In the event, Mallinder escaped the worst consequences of his tactical fiddlings. But one of these fine days, a leading coach will pay heavily for overplaying his hand, just as Robbie Deans of the Wallabies copped it with both barrels from his critics after underplaying it against South Africa in Pretoria nine days ago. Substitutions? They can be more trouble than they're worth. Or maybe less.

Scorers: Northampton - Tries: Tonga'uiha 2, Mujati. Conversions: Myler 2, Geraghty. Penalties: Myler, Geraghty. Leicester - Tries: Hamilton 2, Tuilagi.
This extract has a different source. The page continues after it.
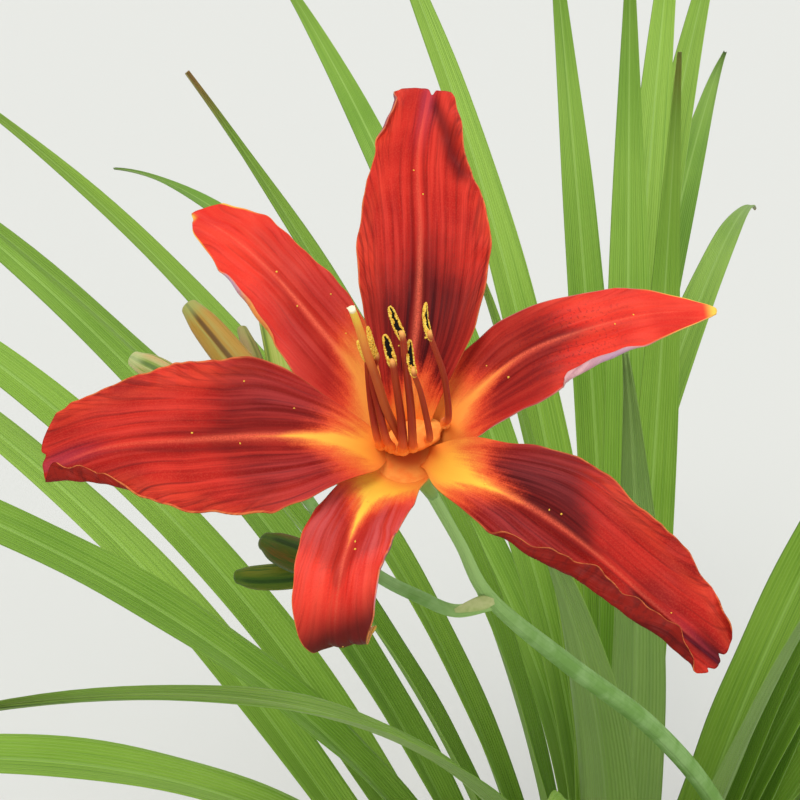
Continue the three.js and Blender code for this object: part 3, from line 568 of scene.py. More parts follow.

Conversions: Flood, Staunton.

Northampton: B Foden; C Ashton, J Clarke (J Ansbro 73), J Downey, B Reihana; S Myler (S Geraghty 56), L Dickson (R Powell 73); S Tonga'uiha (R Dreyer 73), D Hartley (capt, B Sharman 73), B Mujati (T Mercey 75), C Lawes (M Easter 81), C Day, P Dowson, T Wood, R Wilson (C Clark 73).

Leicester: G Murphy (capt); S Hamilton, D Hipkiss (M Tuilagi 63), A Allen, A Tuilagi; T Flood (J Staunton 40+3), B Youngs (J Grindal 73); M Ayerza (B Stankovich 64), G Chuter (B Pienaar 80), M Castro Giovanni (D Cole 56), C Green (E Slater 64), G Skivington, C Newby (J Duffy 73), B Woods, T Waldrom.

Referee: D Pearson (Northumberland).